II. FAILURE TO ACCOMMODATE CLAIM

A. Legal Framework

The exclusive remedy for federal employees alleging that federal agencies

engaged in disability discrimination is Section 501 of the Rehabilitation Act, codified at 29

U.S.C. § 791. See Taylor v. Small, 350 F.3d 1286, 1292 (D.C. Cir. 2003) (holding that Section

3 504 of the Rehabilitation Act, codified at 29 U.S.C. § 794, “does not provide federal employees

an alternative route for relief under the Rehabilitation Act”) (internal quotation marks and

citation omitted); Raines v. United States Dep’t of Justice, 424 F. Supp. 2d 60, 64 (D.D.C. 2006).

Section 501(b) requires federal employers to take “affirmative action” when making “hiring,

placement, and advancement” decisions regarding “individuals with disabilities.” 29 U.S.C.
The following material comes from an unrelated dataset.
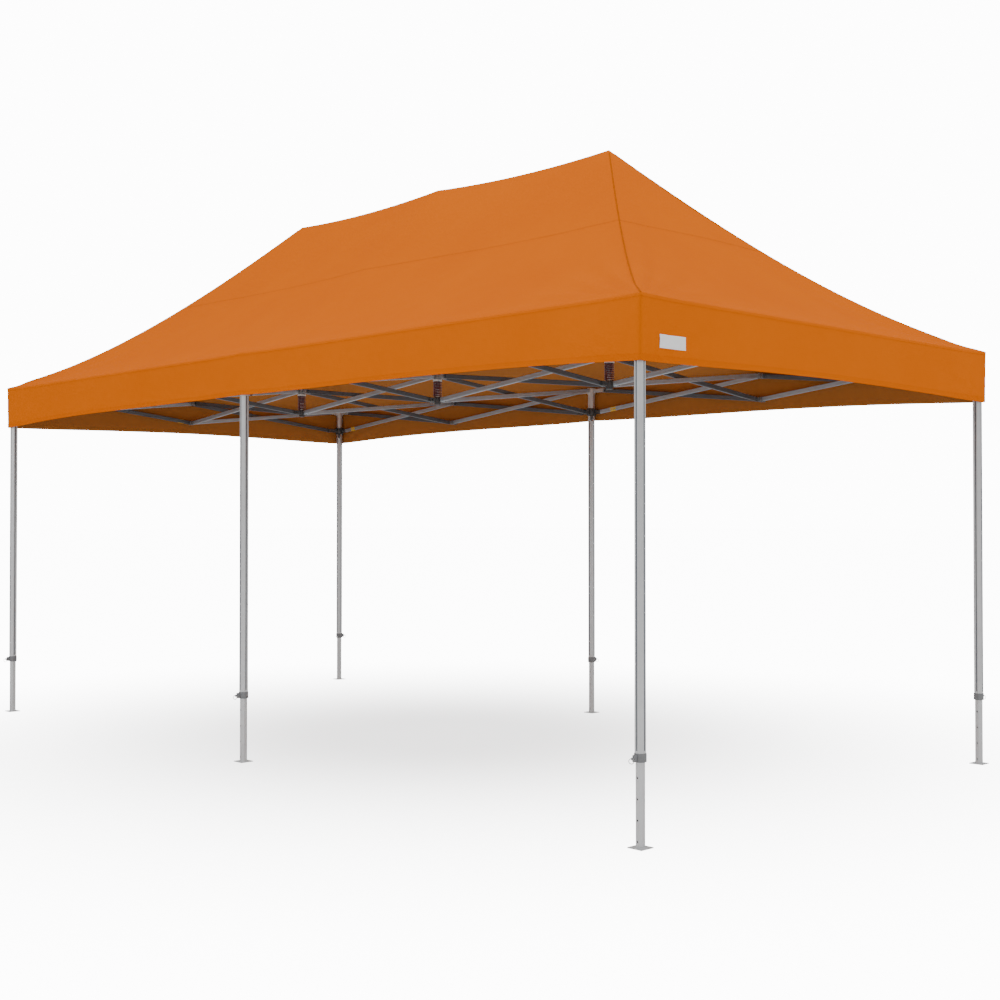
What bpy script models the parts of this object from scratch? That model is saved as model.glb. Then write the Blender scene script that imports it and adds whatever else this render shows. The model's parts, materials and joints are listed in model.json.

§ 791(b). Among other things, this provision requires federal agencies to reasonably

accommodate the disabilities of otherwise qualified employees unless doing so would cause an

undue hardship. See Woodruff v. Peters, 482 F.3d 521, 526 (D.C. Cir. 2007); Taylor v. Rice,

451 F.3d 898, 904-05 (D.C. Cir. 2006); Barth v. Gelb, 2 F.3d 1180, 1183 (D.C. Cir. 1993).

A person alleging a violation of Section 501 is required to exhaust administrative

remedies before bringing claims to federal court. See 29 U.S.C. § 794a(a)(1) (limiting judicial

review to employees “aggrieved by the final disposition of [their administrative] complaint”); see

also Spinelli v. Goss, 446 F. 3d 159, 162 (D.C. Cir. 2006); Taylor v. Small, 350 F. 2d at 1292.

To begin that process, he or she must contact an Equal Employment Opportunity counselor to

complain about the alleged violation of the Rehabilitation Act within 45 days of its occurrence.